Although appellant stated that he did not know that his ex-wife and children were seated directly in front of him until midway through the ceremony, he admitted that he did not change seats or leave the gymnasium when he discovered where they were sitting.  Appellant’s ex-wife, his son, and his ex-mother-in-law testified that he remained in the gymnasium after making eye contact with his ex-wife, that he took a picture of his eldest daughter, and that he attempted to take a picture of his youngest daughter.  Appellant admitted that he called his ex-mother-in-law a “bitch” when she prevented him from taking a picture of his youngest daughter.  Appellant’s son testified that when he and his sister attempted to leave the gymnasium, his father shadowed their movements: “[w]hen we walked to one side of the bleachers, he would walk to the same side and, you know, vice versa.” 

After examining the evidence in the light most favorable to the jury’s verdict, we conclude that there is sufficient evidence to support the jury’s conclusion that appellant violated the no-contact provision of the OFP.

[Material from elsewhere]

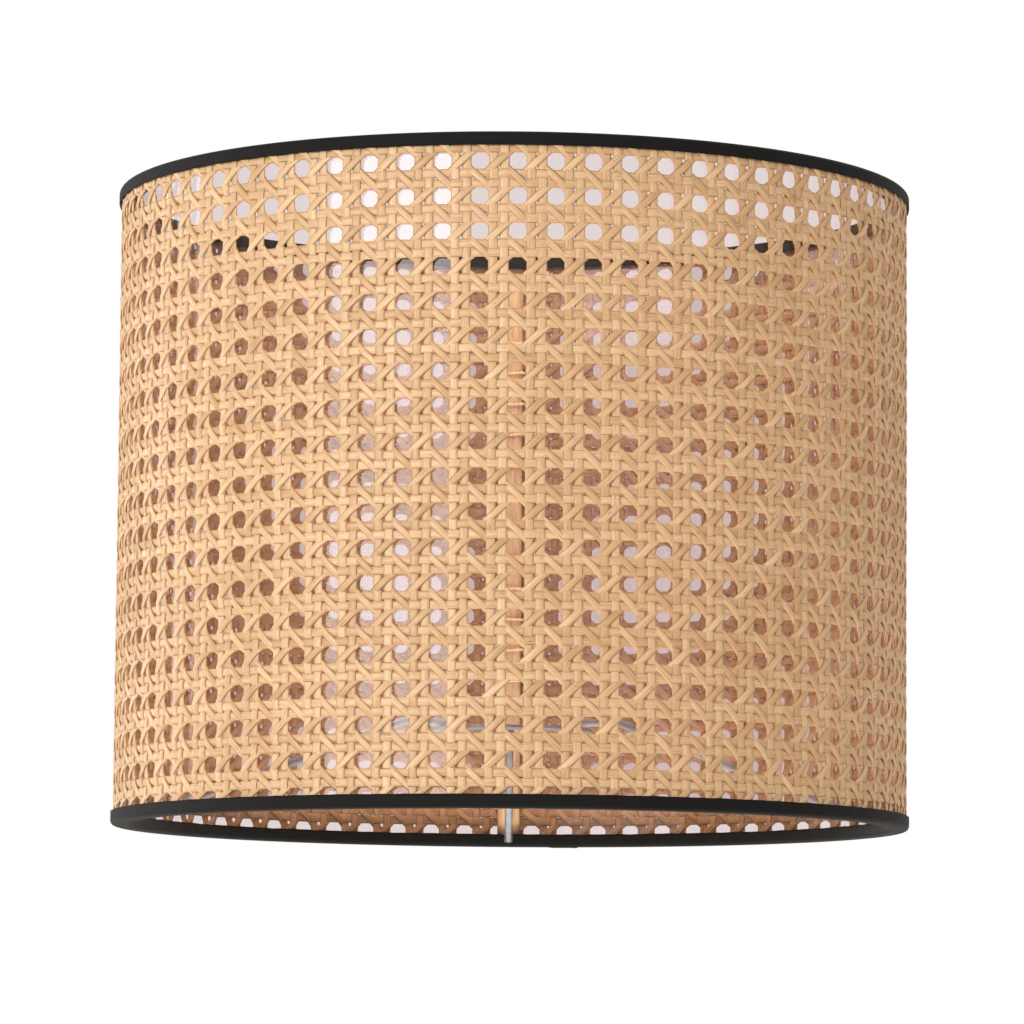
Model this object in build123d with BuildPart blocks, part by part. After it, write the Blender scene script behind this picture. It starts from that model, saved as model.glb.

In his pro se supplemental brief, appellant also argues that his due-process rights have been violated, that he has been deprived of his parental rights, and that the state engaged in malicious prosecution.  These arguments fail for the following reasons.  First, appellant raises these claims for the first time on appeal.  Generally, this court will not consider issues that were not raised before the district court.  Roby v. State, 547 N.W.2d 354, 357 (Minn. 1996).  Second, appellant cites no relevant legal authority and there is no factual basis in the record to support his arguments.  Finally, the record shows that appellant had the opportunity to be heard at every stage of the OFP proceedings and that his due-process rights have not been violated.